Step 7: Monthly budget control (where budgets come alive)

A hotel budget is not a document – it’s a management rhythm.

Monthly practice:

  • Flash + commentary early in the month
  • Department variance analysis (volume, rate, mix, cost drivers)
  • Action plan for top variances
  • Update forecast based on pickup, pace, and cost changes

High-performing hotels use:

  • Rolling forecast
  • Scenario planning (base / optimistic / downside)
  • Driver dashboards (occupancy pace, ADR, covers, labor hours)

Common budgeting mistakes (and how to avoid them)

Mistake: “Last year + 5%” budgeting
Fix: Use occupancy, ADR, covers, capture rates, and staffing drivers.

Mistake: Ignoring distribution costs
Fix: Budget commissions, channel costs, and marketing ROI by segment.

Mistake: Under-budgeting maintenance and utilities
Fix: Use trend analysis and planned maintenance schedules.

Mistake: Too many unrealistic targets
Fix: Separate stretch goals from the approved budget and track both.

Mistake: Budget is done once and forgotten
Fix: Monthly forecast discipline with clear accountability.

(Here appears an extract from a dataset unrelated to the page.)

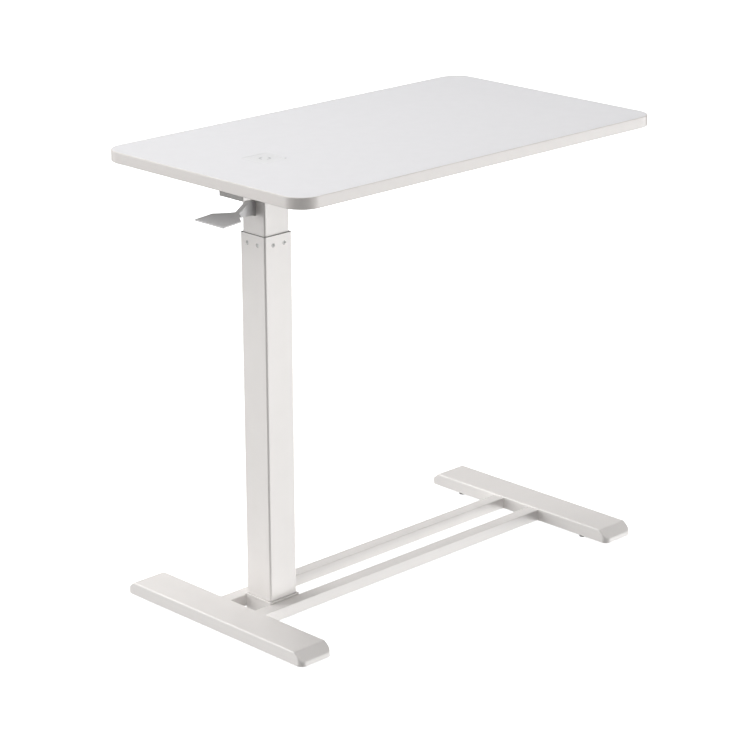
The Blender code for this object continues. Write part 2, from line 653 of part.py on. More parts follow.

Tools that make hotel budgeting faster and more accurate

  • PMS + RMS for demand and segment forecasting
  • POS analytics for outlet-level capture and spend
  • ERP / Accounting system for historical trends by account
  • Excel / Power Query / Power Pivot for driver models and consolidation
  • Power BI dashboards for pace, KPIs, and variance drivers

A simple “driver model” checklist (quick reference)

Rooms:

  • Available rooms, occupancy, ADR, segment mix, net revenue

F&B:

  • Guests in-house, capture rates, covers, average check, meal plans

Labor:

  • Headcount, hours, productivity ratios, wage rates, benefits

Cost of Sales:

  • Menu mix, vendor pricing, waste targets

Utilities & Maintenance:

  • Occupancy-linked usage + fixed base load + planned projects

Closing thought

The best hotel budgets do two things at once:

  1. They’re realistic enough to manage daily, and
  2. ambitious enough to improve performance.